You are full of it , I brought up Stevie because actually he was as bad if not worse than Jay had no positional sense or actually stuck to his job which guess what put pressure on his midfield partners each with far less experience than him!
However we have a pecking list in here, people you can slate, Adam, Jay, Andy, Downing, people who can never be slated at all., stevie, Suarez!
Happy now.
I'm not a lawyer. I understand the whole straw man thing as a 'logical fallacy'.
Taken from http://en.wikipedia.org/wiki/Straw_man
If you can't see that Geoff's method of arguing his points fit the above description then there really isn't any point us continuing this discussion.
OK lets take it step by step
1.Was the original argument misrepresented?…….A says Spearing is no good..B says, by the same measure, Gerrard is no good.

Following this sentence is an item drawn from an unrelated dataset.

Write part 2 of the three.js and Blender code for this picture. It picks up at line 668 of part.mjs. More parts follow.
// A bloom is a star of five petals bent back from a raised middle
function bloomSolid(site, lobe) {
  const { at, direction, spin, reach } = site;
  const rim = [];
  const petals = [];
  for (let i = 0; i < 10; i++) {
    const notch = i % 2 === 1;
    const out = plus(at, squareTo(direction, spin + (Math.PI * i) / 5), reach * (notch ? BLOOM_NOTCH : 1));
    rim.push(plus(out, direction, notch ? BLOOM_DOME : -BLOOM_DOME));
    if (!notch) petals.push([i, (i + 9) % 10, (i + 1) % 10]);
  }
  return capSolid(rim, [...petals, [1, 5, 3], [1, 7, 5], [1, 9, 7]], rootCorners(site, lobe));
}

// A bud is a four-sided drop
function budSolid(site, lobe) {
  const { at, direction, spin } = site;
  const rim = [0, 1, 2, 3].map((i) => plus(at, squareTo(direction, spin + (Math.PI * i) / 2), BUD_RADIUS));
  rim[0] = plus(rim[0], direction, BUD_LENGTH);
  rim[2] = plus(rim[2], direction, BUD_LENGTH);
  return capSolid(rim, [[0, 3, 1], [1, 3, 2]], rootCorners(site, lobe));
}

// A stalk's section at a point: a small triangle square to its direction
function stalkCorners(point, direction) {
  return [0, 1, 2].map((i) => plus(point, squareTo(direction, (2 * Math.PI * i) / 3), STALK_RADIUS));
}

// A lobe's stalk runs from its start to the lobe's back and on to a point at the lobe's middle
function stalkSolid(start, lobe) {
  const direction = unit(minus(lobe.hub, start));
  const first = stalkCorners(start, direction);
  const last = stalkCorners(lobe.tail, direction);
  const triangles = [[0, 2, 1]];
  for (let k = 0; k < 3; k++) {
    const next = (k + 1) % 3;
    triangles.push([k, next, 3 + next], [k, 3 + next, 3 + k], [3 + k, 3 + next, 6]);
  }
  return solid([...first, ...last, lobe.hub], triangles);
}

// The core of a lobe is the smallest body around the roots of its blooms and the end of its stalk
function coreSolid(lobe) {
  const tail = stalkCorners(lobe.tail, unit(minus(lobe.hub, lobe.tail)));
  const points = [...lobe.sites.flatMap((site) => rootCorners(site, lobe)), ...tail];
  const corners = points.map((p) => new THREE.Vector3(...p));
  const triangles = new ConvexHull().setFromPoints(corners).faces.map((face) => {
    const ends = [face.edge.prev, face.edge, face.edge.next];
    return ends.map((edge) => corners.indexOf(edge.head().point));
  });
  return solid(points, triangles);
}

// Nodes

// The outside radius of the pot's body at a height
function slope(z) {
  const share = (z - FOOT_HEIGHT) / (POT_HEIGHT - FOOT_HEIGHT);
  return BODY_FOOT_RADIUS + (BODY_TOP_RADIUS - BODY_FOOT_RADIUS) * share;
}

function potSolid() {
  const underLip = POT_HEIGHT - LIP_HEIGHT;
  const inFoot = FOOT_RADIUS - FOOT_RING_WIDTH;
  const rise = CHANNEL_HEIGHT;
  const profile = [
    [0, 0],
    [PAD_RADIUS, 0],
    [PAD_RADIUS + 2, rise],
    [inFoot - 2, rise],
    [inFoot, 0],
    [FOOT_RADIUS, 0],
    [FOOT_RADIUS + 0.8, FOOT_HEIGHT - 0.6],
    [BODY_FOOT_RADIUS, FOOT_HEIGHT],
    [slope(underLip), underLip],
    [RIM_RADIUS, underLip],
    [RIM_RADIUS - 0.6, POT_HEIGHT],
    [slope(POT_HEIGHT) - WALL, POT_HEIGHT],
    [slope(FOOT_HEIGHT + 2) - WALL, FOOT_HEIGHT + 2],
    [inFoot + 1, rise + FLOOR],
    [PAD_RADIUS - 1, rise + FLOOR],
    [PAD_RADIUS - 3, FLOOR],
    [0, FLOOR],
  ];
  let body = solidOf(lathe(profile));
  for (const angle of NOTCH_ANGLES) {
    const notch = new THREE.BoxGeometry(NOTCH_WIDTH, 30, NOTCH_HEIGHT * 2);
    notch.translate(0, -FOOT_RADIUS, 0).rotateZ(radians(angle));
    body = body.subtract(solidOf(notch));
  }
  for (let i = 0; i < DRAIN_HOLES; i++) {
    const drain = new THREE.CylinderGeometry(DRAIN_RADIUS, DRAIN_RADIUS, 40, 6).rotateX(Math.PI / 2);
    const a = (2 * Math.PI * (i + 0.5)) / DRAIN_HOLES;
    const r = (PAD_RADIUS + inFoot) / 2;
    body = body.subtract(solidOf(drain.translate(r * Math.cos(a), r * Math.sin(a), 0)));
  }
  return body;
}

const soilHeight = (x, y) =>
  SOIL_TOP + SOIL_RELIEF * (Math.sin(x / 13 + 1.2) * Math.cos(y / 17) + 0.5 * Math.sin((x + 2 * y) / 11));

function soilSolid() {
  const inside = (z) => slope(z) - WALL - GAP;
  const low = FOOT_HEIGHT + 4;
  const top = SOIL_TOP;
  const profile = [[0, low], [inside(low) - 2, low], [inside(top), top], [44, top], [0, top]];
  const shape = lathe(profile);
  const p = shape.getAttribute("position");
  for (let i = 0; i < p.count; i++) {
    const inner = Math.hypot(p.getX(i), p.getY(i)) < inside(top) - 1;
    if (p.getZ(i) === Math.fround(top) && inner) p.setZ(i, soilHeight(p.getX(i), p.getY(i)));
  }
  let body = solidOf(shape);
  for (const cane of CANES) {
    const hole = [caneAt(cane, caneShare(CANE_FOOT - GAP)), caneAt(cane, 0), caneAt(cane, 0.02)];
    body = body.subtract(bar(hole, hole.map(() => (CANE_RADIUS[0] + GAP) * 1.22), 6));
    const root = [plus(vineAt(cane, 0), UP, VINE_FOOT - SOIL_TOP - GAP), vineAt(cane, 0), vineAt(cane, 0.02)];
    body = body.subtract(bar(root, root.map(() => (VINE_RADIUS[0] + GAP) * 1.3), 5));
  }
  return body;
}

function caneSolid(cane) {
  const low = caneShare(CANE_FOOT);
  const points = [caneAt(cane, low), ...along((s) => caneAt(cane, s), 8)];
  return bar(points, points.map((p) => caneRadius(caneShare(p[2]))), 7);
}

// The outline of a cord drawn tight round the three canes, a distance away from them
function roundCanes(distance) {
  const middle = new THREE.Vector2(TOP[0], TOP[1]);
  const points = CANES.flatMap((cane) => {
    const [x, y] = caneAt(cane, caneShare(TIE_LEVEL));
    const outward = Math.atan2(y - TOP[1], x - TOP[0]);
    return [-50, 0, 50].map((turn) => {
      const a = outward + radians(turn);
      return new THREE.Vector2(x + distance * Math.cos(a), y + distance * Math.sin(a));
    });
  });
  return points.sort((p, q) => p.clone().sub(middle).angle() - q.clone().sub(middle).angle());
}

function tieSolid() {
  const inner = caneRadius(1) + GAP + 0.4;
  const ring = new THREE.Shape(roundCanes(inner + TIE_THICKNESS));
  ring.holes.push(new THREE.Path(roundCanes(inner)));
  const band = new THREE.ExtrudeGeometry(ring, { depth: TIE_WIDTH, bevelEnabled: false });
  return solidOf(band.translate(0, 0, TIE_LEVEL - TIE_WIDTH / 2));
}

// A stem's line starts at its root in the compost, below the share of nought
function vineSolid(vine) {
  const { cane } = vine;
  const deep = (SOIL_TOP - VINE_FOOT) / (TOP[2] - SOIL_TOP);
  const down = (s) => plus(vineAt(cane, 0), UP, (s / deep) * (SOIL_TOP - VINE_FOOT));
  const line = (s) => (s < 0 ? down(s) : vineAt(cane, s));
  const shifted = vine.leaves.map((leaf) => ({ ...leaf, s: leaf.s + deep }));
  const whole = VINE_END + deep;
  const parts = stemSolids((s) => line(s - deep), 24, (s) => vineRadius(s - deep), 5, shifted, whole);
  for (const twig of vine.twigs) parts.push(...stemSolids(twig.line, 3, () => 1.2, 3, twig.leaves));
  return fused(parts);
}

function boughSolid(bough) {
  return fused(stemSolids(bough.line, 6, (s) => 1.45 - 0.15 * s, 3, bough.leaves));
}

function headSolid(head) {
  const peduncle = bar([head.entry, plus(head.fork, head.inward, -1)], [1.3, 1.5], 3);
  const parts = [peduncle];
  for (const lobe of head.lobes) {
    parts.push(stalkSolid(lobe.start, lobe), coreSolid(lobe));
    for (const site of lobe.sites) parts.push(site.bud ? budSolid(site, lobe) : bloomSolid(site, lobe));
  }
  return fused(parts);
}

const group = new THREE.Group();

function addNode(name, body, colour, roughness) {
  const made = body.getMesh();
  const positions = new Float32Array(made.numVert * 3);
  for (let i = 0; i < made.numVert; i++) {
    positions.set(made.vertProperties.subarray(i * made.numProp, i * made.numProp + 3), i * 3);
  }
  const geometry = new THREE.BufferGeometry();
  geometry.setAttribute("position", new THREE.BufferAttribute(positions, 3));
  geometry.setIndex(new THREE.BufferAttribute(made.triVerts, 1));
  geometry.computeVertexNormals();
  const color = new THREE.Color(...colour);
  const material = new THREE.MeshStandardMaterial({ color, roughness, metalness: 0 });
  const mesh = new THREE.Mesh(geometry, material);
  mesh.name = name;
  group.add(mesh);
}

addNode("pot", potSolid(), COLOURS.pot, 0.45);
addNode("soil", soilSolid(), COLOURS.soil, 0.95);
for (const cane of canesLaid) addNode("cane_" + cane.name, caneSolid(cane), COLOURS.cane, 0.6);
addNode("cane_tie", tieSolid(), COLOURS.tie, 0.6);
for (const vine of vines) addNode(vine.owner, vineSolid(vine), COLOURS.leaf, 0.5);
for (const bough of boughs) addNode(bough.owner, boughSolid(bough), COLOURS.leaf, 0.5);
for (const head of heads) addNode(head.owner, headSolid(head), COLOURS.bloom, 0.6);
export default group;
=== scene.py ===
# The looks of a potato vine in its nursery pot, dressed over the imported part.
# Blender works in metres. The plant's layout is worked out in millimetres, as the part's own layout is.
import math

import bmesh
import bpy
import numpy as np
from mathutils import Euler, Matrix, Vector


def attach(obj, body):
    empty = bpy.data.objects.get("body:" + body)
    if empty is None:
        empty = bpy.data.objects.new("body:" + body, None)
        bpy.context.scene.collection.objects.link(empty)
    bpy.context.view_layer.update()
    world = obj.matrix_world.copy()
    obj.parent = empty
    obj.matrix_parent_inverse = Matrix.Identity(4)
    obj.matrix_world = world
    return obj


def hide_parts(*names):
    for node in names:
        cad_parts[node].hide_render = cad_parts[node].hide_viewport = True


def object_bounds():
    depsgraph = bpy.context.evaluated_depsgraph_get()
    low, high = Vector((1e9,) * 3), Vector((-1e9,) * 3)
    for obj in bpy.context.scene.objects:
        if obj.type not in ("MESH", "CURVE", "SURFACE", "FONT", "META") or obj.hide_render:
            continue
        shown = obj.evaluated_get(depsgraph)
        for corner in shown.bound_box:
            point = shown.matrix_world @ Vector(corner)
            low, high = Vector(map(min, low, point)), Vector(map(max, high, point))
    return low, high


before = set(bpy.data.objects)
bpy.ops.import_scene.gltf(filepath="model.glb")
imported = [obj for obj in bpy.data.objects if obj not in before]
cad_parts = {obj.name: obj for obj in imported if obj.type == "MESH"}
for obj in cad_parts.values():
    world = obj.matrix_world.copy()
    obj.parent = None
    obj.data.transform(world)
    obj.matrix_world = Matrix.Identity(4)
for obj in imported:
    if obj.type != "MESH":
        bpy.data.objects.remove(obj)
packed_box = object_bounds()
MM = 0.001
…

.......No misrepresentation of argument, just comparison
2.Quoting an opponents words out of context…..to bring Gerrard into an argument about spearing does not change the context…all players are judged comparatively and he introduced a comparison
No quoting an opponent out of context, just comparison
3.Quoting a person who defends an argument poorly as the defender of that argument..etc..etc…….
He argued solely that the performances of Spearing were on a par with those of Gerrard and that the argument was wrong…not the person. This point is also dismissed.

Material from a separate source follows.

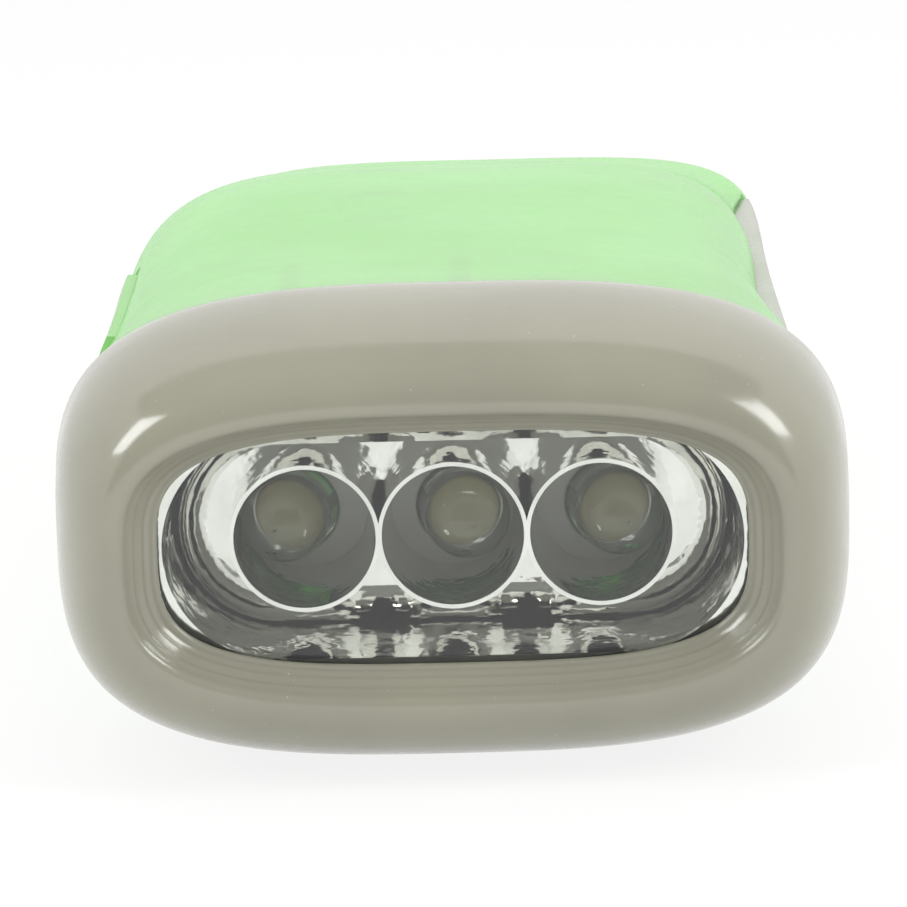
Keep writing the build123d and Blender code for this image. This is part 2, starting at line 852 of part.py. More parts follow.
with BuildPart() as lock_slider:
    add(
        slab(
            lock_x - lock_pad_half_width,
            lock_x + lock_pad_half_width,
            lock_pad_start,
            lock_pad_end,
            lock_pad_low,
            lock_pad_high,
        )
    )
    fillet(lock_slider.edges().filter_by(Axis.Z), 1.2)
    groove_pitch = (lock_pad_end - lock_pad_start) / 6
    for i in range(1, 6):
        depth = lock_pad_start + i * groove_pitch
        add(
            slab(
                lock_x - lock_pad_half_width + 0.8,
                lock_x + lock_pad_half_width - 0.8,
                depth - 0.25,
                depth + 0.25,
                lock_pad_low,
                lock_pad_low + 0.3,
            ),
            mode=Mode.SUBTRACT,
        )
    add(slab(stem_left, stem_right, lock_stem_start, lock_stem_end, lock_pad_high, lock_arm_high))
    add(
        slab(
            stem_left - 0.8,
            stem_right + 0.8,
            lock_stem_start - 0.6,
            lock_stem_end + 0.6,
            plate_low,
            plate_low + lock_plate_thickness,
        )
    )
    finger_right = lock_finger_x + lock_finger_width
    add(slab(stem_left, finger_right, lock_stem_start, lock_stem_end, lock_arm_low, lock_arm_high))
    add(slab(lock_finger_x, finger_right, lock_finger_start, lock_stem_end, lock_arm_low, lock_arm_high))

wire_route = [
    (-5.6, 91.2),
    (-7.6, 89.9),
    (-8.6, 86.6),
    (-8.9, 79.0),
    (-9.6, 70.5),
    (-10.7, 62.0),
    (-11.0, 53.0),
    (-9.9, 44.0),
    (-9.3, 35.5),
    (-8.3, 27.5),
    (-8.4, board_back + 0.1),
]


def bend_radius(before, corner, after):
    """The largest tidy arc at a corner: its tangents take 0.45 of the shorter run."""
    runs = corner - before, after - corner
    turn = radians(runs[0].get_angle(runs[1]))
    return 0.45 * min(run.length for run in runs) / tan(turn / 2)


def laid_wire(shift):
    """One insulated wire along the floor, shifted sideways from its twin."""
    points = [Vector(x + shift, y_at(depth - shift), wire_z) for x, depth in wire_route[:-1]]
    points.append(Vector(wire_route[-1][0] + shift, y_at(wire_route[-1][1]), wire_z))
    bends = [bend_radius(*three) for three in zip(points, points[1:], points[2:])]
    with BuildPart() as wire:
        with BuildLine() as route:
            FilletPolyline(*points, radius=bends)
        with BuildSketch(Plane(route.line @ 0, z_dir=route.line % 0)):
            Circle(wire_radius)
        sweep()
    print("wire bends", [round(bend, 1) for bend in bends], "of a run", round(route.wire().length, 1))
    return wire.part


with BuildPart() as coil_leads:
    for shift in (0, wire_spacing):
        add(laid_wire(shift))

with BuildPart() as case_screws:
    for x, depth in screw_spots.values():
        add(post(x, depth, screw_head_radius, screw_seat - screw_head_height, screw_seat))
        add(post(x, depth, screw_radius, screw_seat, screw_top))
        add(
            slab(
                x - 1.2, x + 1.2, depth - 0.2, depth + 0.2, screw_seat - screw_head_height, screw_seat - 0.8
            ),
            mode=Mode.SUBTRACT,
        )
        add(
            slab(
                x - 0.2, x + 0.2, depth - 1.2, depth + 1.2, screw_seat - screw_head_height, screw_seat - 0.8
            ),
            mode=Mode.SUBTRACT,
        )

spigot = lofted(
    [
        ring_section(depth, spigot_half_width - head_gap, spigot_half_height - head_gap, head_power)
        for depth in (spigot_start, head_depth + front_web / 2)
    ]
)
spigot_hollow = lofted(
    [
        ring_section(
            depth, spigot_half_width - head_gap - wall, spigot_half_height - head_gap - wall, head_power
        )
        for depth in (spigot_start - 1, head_depth + front_web + 1)
    ]
)
lever_room = lever_bay(slot_gap)
slider_window = slab(
    -reach,
    -head_half_width / 2,
    slider_start - slider_travel - slider_gap,
    slider_end + slider_gap,
    slider_low - slider_gap,
    slider_high + slider_gap,
)
flange_room = slab(
    -reach,
    0,
    slider_start - slider_flange_reach - 1.5 * slider_travel - slider_room,
    slider_end + slider_flange_reach + slider_travel + slider_room,
    slider_low - slider_flange_reach - slider_room,
    slider_high + slider_flange_reach + slider_room,
) - body_form(wall + head_gap * 2 + slider_flange + slider_room)
front_wall = slab(-reach, reach, 0, head_depth + front_web, -1, case_top + 1)
hollow_case = outer_form + spigot - (cavity_form - front_wall) - spigot_hollow - lever_room

upper_ribs = Part() + [
    post(x, depth, boss_radius, boss_meet_z + boss_gap, case_top) for x, depth in screw_spots.values()
]
upper_ribs += [post(*spot, axle_boss_radius, high, case_top) for spot, low, high in axles.values()]
upper_ribs += post(hinge_x, hinge_depth, hinge_boss_radius, slot_high, case_top)
cradle_xs = (cell_left_x + cell_thickness / 2, cell_left_x + stack_length - cell_thickness / 2)
for x in cradle_xs:
    upper_ribs += slab(
        x - cradle_thickness / 2,
        x + cradle_thickness / 2,
        battery_depth - cell_radius - 0.6,
        battery_depth + cell_radius + 0.6,
        battery_z,
        case_top,
    )
for depth in (switch_start - switch_wall - switch_wall_gap, switch_end + switch_wall_gap):
    wall_end = depth + switch_wall
    upper_ribs += slab(switch_left, switch_right - switch_lead_room, depth, wall_end, switch_low, case_top)
    upper_ribs += slab(switch_left, switch_right + 2, depth, wall_end, switch_high, case_top)
upper_ribs -= flange_room
upper_ribs += slab(12.4, 15.9, head_depth + 2.4, head_depth + 4.2, 20.4, case_top)

with BuildPart() as upper_shell:
    add(hollow_case - slider_window)
    split(bisect_by=Plane.XY.offset(parting_z), keep=Keep.TOP)
    add(upper_ribs & core_form)
    with Locations(cell_axis):
        Cylinder(
            cell_radius + sleeve_thickness + 0.1,
            stack_length,
            align=(Align.CENTER, Align.CENTER, Align.MIN),
            mode=Mode.SUBTRACT,
        )
    for x, depth in screw_spots.values():
        add(post(x, depth, screw_radius + 0.02, boss_meet_z, screw_top + 0.3), mode=Mode.SUBTRACT)
    for spot, low, high in axles.values():
        add(post(*spot, axle_radius + 0.02, high - 1, high + axle_seat + 0.1), mode=Mode.SUBTRACT)
    add(
        post(hinge_x, hinge_depth, pin_radius + 0.02, slot_high - 1, pin_high + 0.1),
        mode=Mode.SUBTRACT,
    )

lower_ribs = Part() + [
    post(x, depth, boss_radius + 0.6, 0, boss_meet_z) for x, depth in screw_spots.values()
]
lower_ribs += [post(*spot, axle_boss_radius, 0, low) for spot, low, high in axles.values()]
lower_ribs += post(hinge_x, hinge_depth, hinge_boss_radius, 0, slot_low)
lower_ribs += slab(
    lock_x - lock_pad_half_width - 0.6,
    lock_x + lock_pad_half_width + 0.6,
    lock_pad_start - lock_travel - 1.2,
    lock_pad_end + 1.2,
    0,
    lock_floor_top,
)
for side in (-1, 1):
    x = rotor_spot[0] + side * (core_inner + core_rest / 2)
    rest_start = core_bar_depth - core_rest_back
    lower_ribs += slab(x - core_rest / 2, x + core_rest / 2, rest_start, rest_start + 2.5, 0, core_bottom)
for x in (board_left + 3.5, board_right - 3.5):
    rail = slab(x - 1, x + 1, board_depth - 1.2, board_back + 1.2, 0, board_bottom + 2)
    rail -= slab(x - 2, x + 2, board_depth - 0.1, board_back + 0.1, board_bottom - 0.1, board_top)
    lower_ribs += rail

with BuildPart() as lower_shell:
    add(hollow_case)
    split(bisect_by=Plane.XY.offset(parting_z), keep=Keep.BOTTOM)
    add(lower_ribs & core_form)
    split(bisect_by=Plane.XY, keep=Keep.TOP)
    for x, depth in screw_spots.values():
        add(post(x, depth, screw_head_radius + 0.2, -1, screw_seat), mode=Mode.SUBTRACT)
        add(post(x, depth, screw_radius + 0.15, 0, boss_meet_z + 1), mode=Mode.SUBTRACT)
    for spot, low, high in axles.values():
        add(post(*spot, axle_radius + 0.02, low - axle_seat - 0.1, low + 1), mode=Mode.SUBTRACT)
    add(
        post(hinge_x, hinge_depth, pin_radius + 0.02, pin_low - 0.1, slot_low + 1),
        mode=Mode.SUBTRACT,
    )
    add(
        slab(
            lock_x - lock_pad_half_width - lock_gap,
            reach,
            lock_pad_start - lock_travel - lock_gap,
            lock_pad_end + lock_gap,
            -1,
            lock_floor,
        ),
        mode=Mode.SUBTRACT,
    )
    add(
        slab(
            stem_left - lock_gap,
            stem_right + lock_gap,
            lock_stem_start - lock_travel - lock_gap,
            lock_stem_end + lock_gap,
            0,
            lock_floor_top + 1,
        ),
        mode=Mode.SUBTRACT,
    )

pieces = {
    "front_bezel": front_bezel,
    "window_lens": window_lens,
    "reflector": reflector,
    "led_left": leds["left"],
    "led_middle": leds["middle"],
    "led_right": leds["right"],
    "led_leads": led_leads,
    "led_board": led_board,
    "rectifier_diodes": rectifier_diodes,
    "upper_shell": upper_shell,
    "lower_shell": lower_shell,
    "case_screws": case_screws,
    "squeeze_lever": squeeze_lever,
    "lever_pin": lever_pin,
    "return_spring": return_spring,
    "first_gear": first_gear,
    "clutch_drum": clutch_drum,
    "second_gear": second_gear,
    "rotor_gear": rotor_gear,
    "ring_magnet": ring_magnet,
    "flywheel": flywheel,
    **axle_parts,
    "stator_core": stator_core,
    "coil_bobbin": coil_bobbin,
    "coil_winding": coil_winding,
    "coil_leads": coil_leads,
    "battery_cells": battery_cells,
    "battery_sleeve": battery_sleeve,
    "battery_tabs": battery_tabs,
    "switch_slider": switch_slider,
    "switch_nub": switch_nub,
    "switch_body": switch_body,
    "switch_leads": switch_leads,
    "lock_slider": lock_slider,
}

os.makedirs("parts", exist_ok=True)
for name, piece in pieces.items():
    piece.part.label = name
    export_step(piece.part, f"parts/{name}.step")

print("first gear at", first_spot, "second gear at", second_spot, "rotor at", rotor_spot)
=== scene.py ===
from math import copysign, cos, pi, radians, sin

import bmesh
import bpy
from mathutils import Matrix, Vector


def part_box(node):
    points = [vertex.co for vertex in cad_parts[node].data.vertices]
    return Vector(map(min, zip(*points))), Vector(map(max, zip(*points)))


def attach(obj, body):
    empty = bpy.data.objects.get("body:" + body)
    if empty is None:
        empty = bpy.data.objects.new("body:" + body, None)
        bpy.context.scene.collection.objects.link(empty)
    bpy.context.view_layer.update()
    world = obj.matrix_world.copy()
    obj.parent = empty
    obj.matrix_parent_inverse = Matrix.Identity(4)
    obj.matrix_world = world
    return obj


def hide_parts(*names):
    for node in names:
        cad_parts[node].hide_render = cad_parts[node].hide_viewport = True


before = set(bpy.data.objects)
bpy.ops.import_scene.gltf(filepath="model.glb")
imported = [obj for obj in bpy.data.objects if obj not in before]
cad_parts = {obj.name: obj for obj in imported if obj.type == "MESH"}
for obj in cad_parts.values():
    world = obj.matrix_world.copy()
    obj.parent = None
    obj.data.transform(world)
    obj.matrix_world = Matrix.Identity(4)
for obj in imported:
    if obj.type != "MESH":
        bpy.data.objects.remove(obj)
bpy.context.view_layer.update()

# A squeeze-lever dynamo torch, seen from the front and a little above.
# Lengths are in metres once they leave the dictionaries, which hold millimetres and degrees.
mm = 0.001


def toLinear(hexColour):
    parts = [int(hexColour[i : i + 2], 16) / 255 for i in (1, 3, 5)]
    return [p / 12.92 if p <= 0.04045 else ((p + 0.055) / 1.055) ** 2.4 for p in parts] + [1.0]


def addNode(tree, kind, inputs=None, **settings):
    node = tree.nodes.new(kind)
    for name, value in settings.items():
        setattr(node, name, value)
    for name, value in (inputs or {}).items():
        if isinstance(value, bpy.types.NodeSocket):
            tree.links.new(value, node.inputs[name])
        else:
            node.inputs[name].default_value = value
    return node


def perMetre(millimetres):
    return 1000 / millimetres  # a noise scale that gives spots of that size


def newMaterial(name):
    material = bpy.data.materials.new(name)
    material.use_nodes = True
    material.node_tree.nodes.clear()
    return material, material.node_tree


def finishMaterial(tree, shader):
    addNode(tree, "ShaderNodeOutputMaterial", {"Surface": shader.outputs[0]})


# camera

cameraSet = {
    "photoWidth": 907,
    "focalPixels": 5530,
    "sensor": 36,
    "lookDown": 13.27,
    "turn": -0.206,
    "roll": 1.42,
    "distance": 311.5,  # from the crest of the head, along the way it looks
    "above": 5.9,
    "aside": 0.17,
    "crestHeight": 13.9,
}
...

4.Inventing a ficticious persona…….where?...Is Gerrard ficticious?
5.Oversimplifying an opponents argument….The opponents argument seems to be that Spearing is no good based upon the evidence of very few matches or incidents……This was argued against on the grounds that Gerrard, or indeed, any player, judged so quickly can equally be found wanting……..
So, where is the straw man?...I would say the logical fallacy in this whole deal is that one player can be judged as not good enough and another, on exactly the same criteria is good enough almost beyond criticism.